If you close your eyes and open them, close your eyes and open them, close your eyes and open them, you can float to the ceiling, twirl, look down and all around, catch a cloud, dance to a beat or beep. So many beeps. I’m sitting here next to Sophie on day eight, somewhat dissociated but also right here right now, my words measured I am, (strangely), fine, my heartbeat regular, my hands nimble enough to knit (k6, k2 p1 k3 p3 row 68), a growing pile of blue in my lap. There’s a sun spot on the floor to stand in when it’s time to get up and stretch the legs, there’s Middlemarch and licorice (thank you M) the same man who swept the room last year, who carries away the bags of plastic of things hazardous who always smiles and nods his head, his broom quiet, he never lets the metal lid to the linens trash slam like the other one, he is so careful so quiet. Do you want the door closed? the heavy door that slides shut, shutting out, shutting away, a curtain drawn for privacy, in between the poking, the prodding, the changing position, the changing the chuck, the fiddling of dials and dripping of fluids the ventilator wheezing in out in out. The curtain drawn, a world beyond a stage where humans in blue, masked in yellow busy so busy pushing their COWS* pulling on gloves twirling in chairs. Twirling twiddling fiddling. She’s breathing on her own with some oxygen support. Or she’s getting more support or she needs more support. It’s Good Friday. Rain is coming.
For Easter Monday, a poem for those who were once Catholic and believed.

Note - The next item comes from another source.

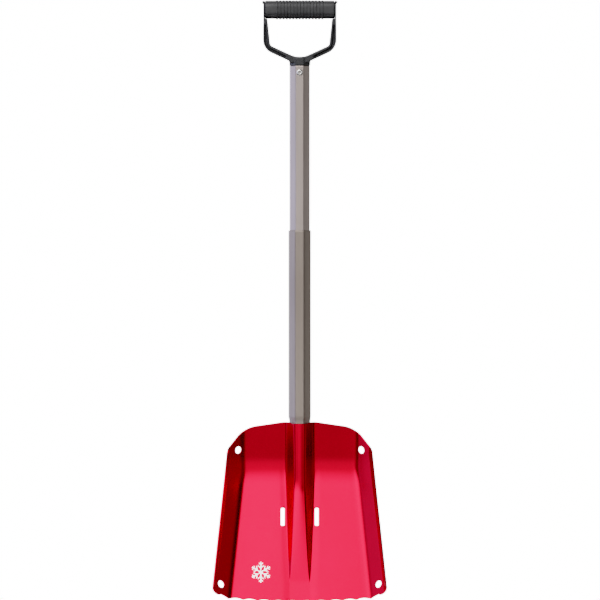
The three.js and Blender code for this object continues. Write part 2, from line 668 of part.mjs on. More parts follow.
function socketBackPlate() {
  const heights = [PLATE_TOP, -620, BEND_TOP, -653, -660, -668, -675, PAD_END, BEND_BOTTOM, -700, PLATE_BOTTOM];
  const rows = heights.map((z) => mirrorRow(plateRow(z)));
  const outline = roundedPath(
    [[-PLATE_HALF_WIDTH + 0.5, PLATE_BOTTOM + 1, 12], [PLATE_HALF_WIDTH - 0.5, PLATE_BOTTOM + 1, 12],
      [PLATE_HALF_WIDTH - 0.5, PLATE_TOP - 1, 8], [-PLATE_HALF_WIDTH + 0.5, PLATE_TOP - 1, 8]],
    true,
    4,
  );
  return toSolid(sheetBehind(rows, PLATE))
    .intersect(plateAlongY(outline, -30, 60))
    .subtract(backHole(BLADE_BUTTON_Z));
}

// ---- Assembly -----------------------------------------------------------------------------

const shovel = new THREE.Group();

function addPiece(parent, name, piece, material) {
  const geometry = piece.isBufferGeometry ? piece : toGeometry(piece);
  const mesh = new THREE.Mesh(geometry, material);
  mesh.name = name;
  parent.add(mesh);
}

const upperTubeWallY = SECTION_HALF_DEPTH - UPPER_TUBE_INSET - WALL;
const reducedWallY = SECTION_HALF_DEPTH - REDUCED_INSET - WALL;

const upperShaft = new THREE.Group();
addPiece(upperShaft, "grip_frame", gripFrame(), NYLON);
addPiece(upperShaft, "grip_sleeve", gripSleeve(), RUBBER);
addPiece(upperShaft, "grip_rivet_front", rivet(-1), BRIGHT);
addPiece(upperShaft, "grip_rivet_rear", rivet(1), BRIGHT);
addPiece(upperShaft, "rivet_mandrel_front", mandrel(-1), STEEL);
addPiece(upperShaft, "rivet_mandrel_rear", mandrel(1), STEEL);
addPiece(upperShaft, "upper_tube", upperTube(), GREY);
addPiece(upperShaft, "upper_tube_end_plug", endPlug(UPPER_TUBE_END, UPPER_TUBE_INSET), PLASTIC);
addPiece(upperShaft, "shaft_button_spring", leafSpring(SHAFT_BUTTON_Z, upperTubeWallY), STEEL);
addPiece(upperShaft, "shaft_lock_button", button(SHAFT_BUTTON_Z, upperTubeWallY, SECTION_HALF_DEPTH), STEEL);

const lowerShaft = new THREE.Group();
addPiece(lowerShaft, "lower_tube", lowerTube(), GREY);
addPiece(lowerShaft, "lower_tube_end_plug", endPlug(LOWER_TUBE_END, REDUCED_INSET), PLASTIC);
addPiece(lowerShaft, "blade_button_spring", leafSpring(BLADE_BUTTON_Z, reducedWallY), STEEL);
addPiece(lowerShaft, "blade_lock_button", button(BLADE_BUTTON_Z, reducedWallY, PAD_Y + PLATE), STEEL);

const bladeGroup = new THREE.Group();
addPiece(bladeGroup, "blade", blade(), RED);
addPiece(bladeGroup, "socket_back_plate", socketBackPlate(), RED);

shovel.add(upperShaft, lowerShaft, bladeGroup);

export default shovel;
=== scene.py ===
"""Visual model of an avalanche shovel: one fine mesh for each visible piece, built round the CAD frame.

Shape functions work in millimetres in the frame's axes: +Z up the shaft, +X to the right and -Y towards
the scoop side. Meshes are made in metres.
"""
import functools
import json
import math

import bmesh
import bpy
import numpy as np
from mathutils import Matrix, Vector
from mathutils.geometry import delaunay_2d_cdt

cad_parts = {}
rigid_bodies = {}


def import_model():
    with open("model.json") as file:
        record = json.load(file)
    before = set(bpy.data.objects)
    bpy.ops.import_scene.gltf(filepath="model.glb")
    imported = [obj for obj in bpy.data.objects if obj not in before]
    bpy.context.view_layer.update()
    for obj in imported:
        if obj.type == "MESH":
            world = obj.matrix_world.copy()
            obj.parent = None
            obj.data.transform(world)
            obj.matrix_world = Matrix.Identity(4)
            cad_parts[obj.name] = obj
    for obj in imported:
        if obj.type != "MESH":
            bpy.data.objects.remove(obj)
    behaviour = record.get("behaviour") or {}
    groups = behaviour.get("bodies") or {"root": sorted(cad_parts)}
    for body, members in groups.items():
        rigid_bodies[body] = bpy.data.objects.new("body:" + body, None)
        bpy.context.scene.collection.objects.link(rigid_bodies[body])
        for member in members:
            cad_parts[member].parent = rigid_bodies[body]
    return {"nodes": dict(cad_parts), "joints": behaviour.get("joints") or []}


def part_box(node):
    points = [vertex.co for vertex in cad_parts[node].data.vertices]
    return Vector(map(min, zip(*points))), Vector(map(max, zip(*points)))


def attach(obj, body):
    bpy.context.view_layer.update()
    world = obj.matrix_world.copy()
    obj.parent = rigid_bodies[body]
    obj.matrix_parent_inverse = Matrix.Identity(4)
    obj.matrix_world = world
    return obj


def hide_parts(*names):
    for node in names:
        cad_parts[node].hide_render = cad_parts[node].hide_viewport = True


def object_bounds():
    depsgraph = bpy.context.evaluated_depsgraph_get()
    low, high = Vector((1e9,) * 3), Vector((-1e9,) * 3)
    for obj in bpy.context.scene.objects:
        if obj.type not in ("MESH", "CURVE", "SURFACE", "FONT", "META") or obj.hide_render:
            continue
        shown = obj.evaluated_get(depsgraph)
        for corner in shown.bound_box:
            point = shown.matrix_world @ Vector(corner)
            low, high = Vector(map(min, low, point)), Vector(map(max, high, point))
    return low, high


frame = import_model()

CAD_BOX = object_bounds()
MM = 0.001
GAP = 0.3  # between touching pieces, in millimetres
X, Y, Z = range(3)


def low(node, axis):
    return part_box(node)[0][axis] / MM


def high(node, axis):
    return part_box(node)[1][axis] / MM


# ---- Camera, floor and light --------------------------------------------------------------

LENS = 600.0
SENSOR = 36.0
VIEW_SIZE = 0.870  # height and width of the view at the shaft, in metres
VIEW_MARGIN = 0.0007  # between the grip's top and the view's
CAMERA_X = 0.0004
FLOOR_Z = CAD_BOX[0].z - 0.12  # clear of the blade when it is slid off its tube
FLOOR_RADIUS = 0.55

# Soft lights all round: azimuth from the scoop side towards +X, elevation, outer and inner half angle
# in degrees, strength and colour.
LIGHTS = {
    "key": (-22, 44, 36, 12, 2.1, (1.0, 1.0, 1.0)),
    "front": (-8, -4, 42, 8, 0.54, (1.0, 1.0, 1.0)),
    "low_front": (-4, 8, 22, 4, 0.38, (1.0, 1.0, 1.0)),
    "left": (-96, 6, 52, 20, 0.78, (0.94, 0.98, 1.3)),
    "left_rear": (-130, -4, 26, 8, 0.24, (0.92, 0.98, 1.15)),
    "far_left_rear": (-158, 6, 26, 8, 0.5, (0.95, 1.0, 1.1)),
    "front_right": (45, 10, 32, 10, 0.14, (1.0, 1.0, 1.0)),
    "right": (85, 10, 38, 14, 0.28, (1.0, 1.0, 1.0)),
    "right_rear": (130, -4, 24, 8, 0.38, (1.0, 0.99, 0.98)),
    "rear": (180, 35, 50, 20, 0.5, (1.0, 1.0, 1.0)),
}
AMBIENT = 0.04
SOFT_BOX_AT = (-26, 46, 2.6)  # azimuth, elevation and distance from the blade
SOFT_BOX_SIZE = (2.0, 1.8)
SOFT_BOX_RADIANCE = 0.35
BLADE_MIDDLE = Vector((0, -0.03, -0.73))
WHITE = 2.0  # the brightness that shows as white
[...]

The Palm at the End of the Mind After fulfilling everything one two three he came back again free, no more prophecy requiring that he enter the city just this way, no more set-up treacheries. It was the day after Easter. He adored the eggshell litter and the cellophane caught in the grass. Each door he passed swung with its own business, all the witnesses along his route of pain again distracted by fear of loss or hope of gain. It was wonderful to be a man, bewildered by so many flowers, the rush and ebb of hours, his own ambiguous gestures - his whole heart exposed, then taking cover. Kay Ryan
I imagine it must all feel a bit surreal, the beeps and beats, hushed time ticking by, the world outside like a fiction, just now and now and now. Keep writing it down. It reads like a lifeline, an insistence on art, for Sophie. For us, too.
Your writing is like some marvelous hidden egg we find in the grass when no one not even the dog is looking.